Thursday, February 12, 2026

Fat Cat


Before we recommence building our tiny flat-cat, a look at the world's biggest and fastest ferry, which is destined to go back and forth across the River Plate in as little as eight feet of water but to do so carrying thousands of passengers and hundreds of cars off the back of 24,000 HP of electrical motors driving eight jet-pumps.

What destroyed the cross-Channel hovercraft in the UK was the above: aluminium wave-piercing catamaran hulls that could travel not much slower, but carry rather more and at much less cost. It was pioneered ~ and still run ~ by Robert Clifford from around 1972 on, who was lucky enough to live on an island (Tasmania) whose connection with the Australian mainland was severed by a bridge collapse: following which he transported nine million passengers in his earlier and more rudimentary craft by way of proof-of-concept.

It looks like a trimaran, incidentally, but isn't... the centre-hull is an effort to reduce the wave-slamming that cats can be prone to and which is not the most comfortable for passengers.

The takeaway for ourselves are the facts that for many applications you cannot beat a cat, and for an increasing number you cannot beat electrical motive power either.

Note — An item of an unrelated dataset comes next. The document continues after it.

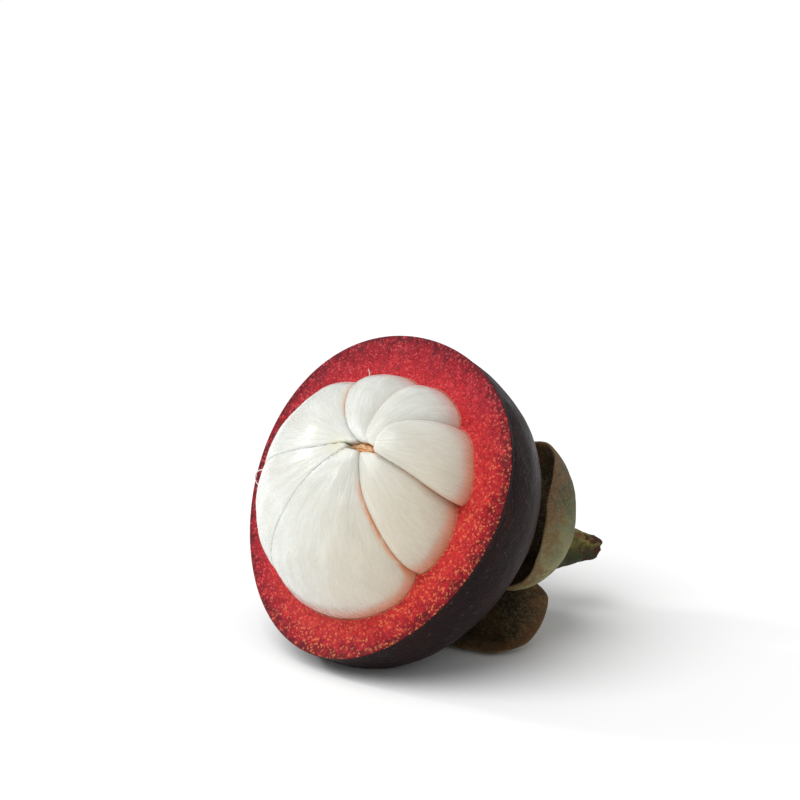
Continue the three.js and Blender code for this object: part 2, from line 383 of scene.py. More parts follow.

The latter too in this case is provided by a Finnish company that specialises in such drive-trains. The Finns, who live in a cold and inhospitable part of Northern Europe and have among he highest living costs in the world, nonetheless produce all sorts of weird shit. I move containers around a lot, and to pick them off semi-trailers and drop them elsewhere requires a whole lot of mobile crane or 'heavy-lifter'. And who makes them, as per the above, almost exclusively?

Finns. Who like Tasmanians rather put us to shame. You could say the US is expert at shuffling electrons (via the 'net), the likes of these people are experts at moving molecules (via hulls and cranes) whilst the Brits excel at moving things via chemical connections in the brain: music, media, medicine, law, and AI. And sport, principally the watching of.

It's why our economy survives ~ just ~ long after we stopped making things.